Er gilt als Kult-Schriftsteller der Protestgeneration 1970er-Jahre. 16 Romane und zahlreiche Kurzgeschichten hat Kurt Vonnegut verfasst - mal rabenschwarz-sarkastisch, mal kindlich-naiv. Der Durchbruch gelang dem US-Amerikaner mit "Schlachthaus Nr. 5", einem Anti-Kriegs-Roman. Nun werden 18 seiner Geschichten posthum auf Deutsch veröffentlicht.

Von Johannes Kaiser | 28.09.2009
    Die jetzt erst mals auf Deutsch erscheinenden Geschichten stammen aus dem Nachlass der 2007 verstorbenen Schriftstellers, der deutsche Vorfahren hatte, aber nie deutsch gelernt hat. Geboren am 11.11.1922 hat er erst Biochemie studiert, dann nach dem Krieg Anthropologie. Zuerst arbeitete er als Reporter, dann als PR Mann für General Electric, bevor er anfing, mit Kurzgeschichten für renommierte Zeitschriften so viel Geld zu verdienen, dass er hauptberuflich Schriftsteller wurde. Spätestens mit seinem bitter sarkastischen Antikriegsroman 'Schlachthaus 5' kam der Durchbruch. Er hat 16 Romane geschrieben und zahlreiche Kurzgeschichten. Er hat sich stets als linksliberal verstanden und war ein Kult-Schriftsteller der Protestgeneration in den 70er-Jahren.

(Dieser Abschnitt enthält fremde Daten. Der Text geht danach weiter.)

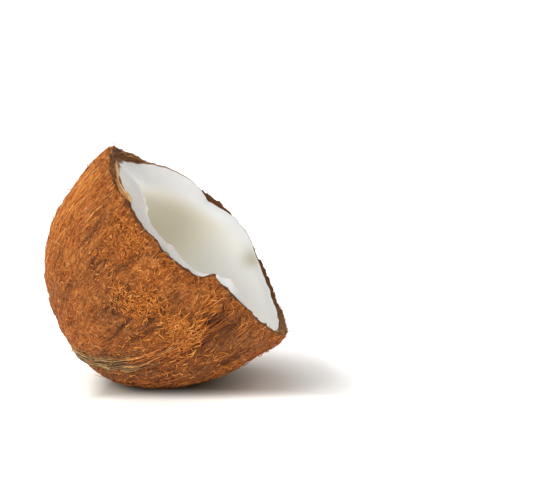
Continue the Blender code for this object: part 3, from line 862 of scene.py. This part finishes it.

    "Hat dieser alte Zausel in diesen entsetzlich schweren Zeiten irgendeinen Rat für junge Menschen? Nun, Sie wissen bestimmt, dass unser Land die einzige sogenannte entwickelte Nation ist, die immer noch die Todesstrafe hat. Und Folterkammern. Ich meine, was soll's?
    Aber hören Sie zu: Wenn jemand von Ihnen festgezurrt auf einer Bahre in einer Einrichtung zur Verabreichung tödlicher Injektionen landet, ... sollten Ihre letzten Worte folgendermaßen lauten: 'Das wird mir aber eine Lehre sein.'
    Wenn Jesus heute lebte, würden wir ihn mit einer tödlichen Injektion umbringen. Das nenne ich Fortschritt. Wir müssten ihn aus demselben Grund umbringen, aus dem er schon mal umgebracht wurde. Seine Ideen sind einfach zu linksliberal."

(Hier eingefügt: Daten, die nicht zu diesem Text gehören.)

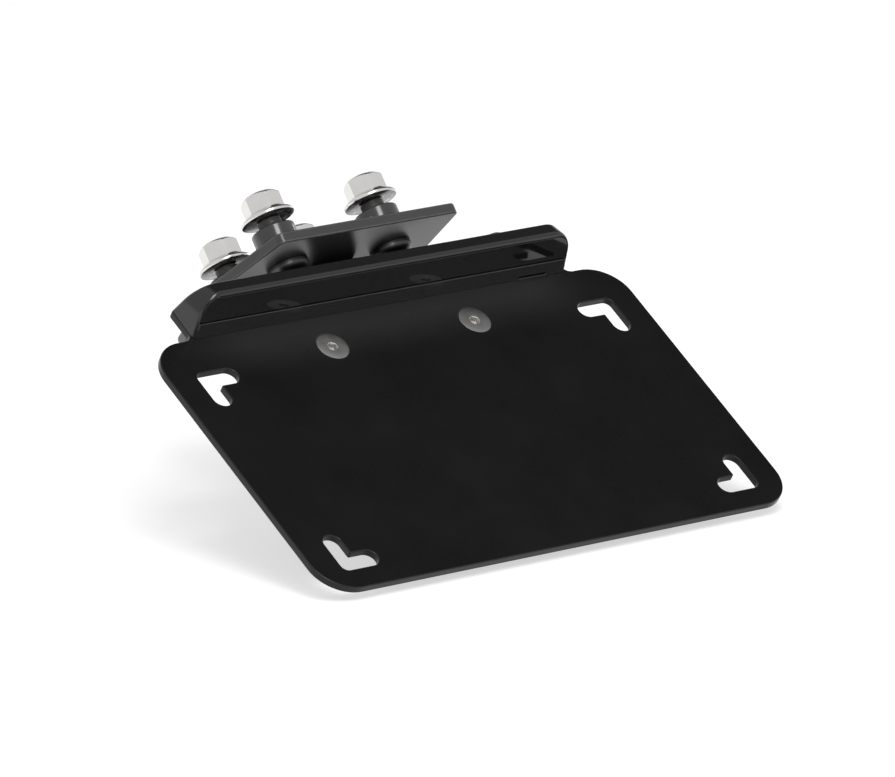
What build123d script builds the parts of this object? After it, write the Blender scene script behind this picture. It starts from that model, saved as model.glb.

    Bissig, sarkastisch, ironisch - der amerikanische Schriftsteller Kurt Vonnegut blieb sich bis zu seinem Tod 2007 treu. Seine letzte Rede, die er nur noch aufschreiben, aber nicht mehr vortragen konnte, und die jetzt den posthum erschienenen Erzählband 'Der taubenblaue Drache' einleitet, legt davon noch einmal Zeugnis ab.

    "Ich hoffe, ich bin ein witziger Schriftsteller, so wie ich hoffe, dass die Leute mich komisch finden. Komiker waren für mich so tröstlich, gute Witze haben mir in schlimmen Zeiten das Leben so erleichtert, dass ich gerne etwas davon zurückgeben würde und es hat sich herausgestellt, dass ich dazu in der Lage bin."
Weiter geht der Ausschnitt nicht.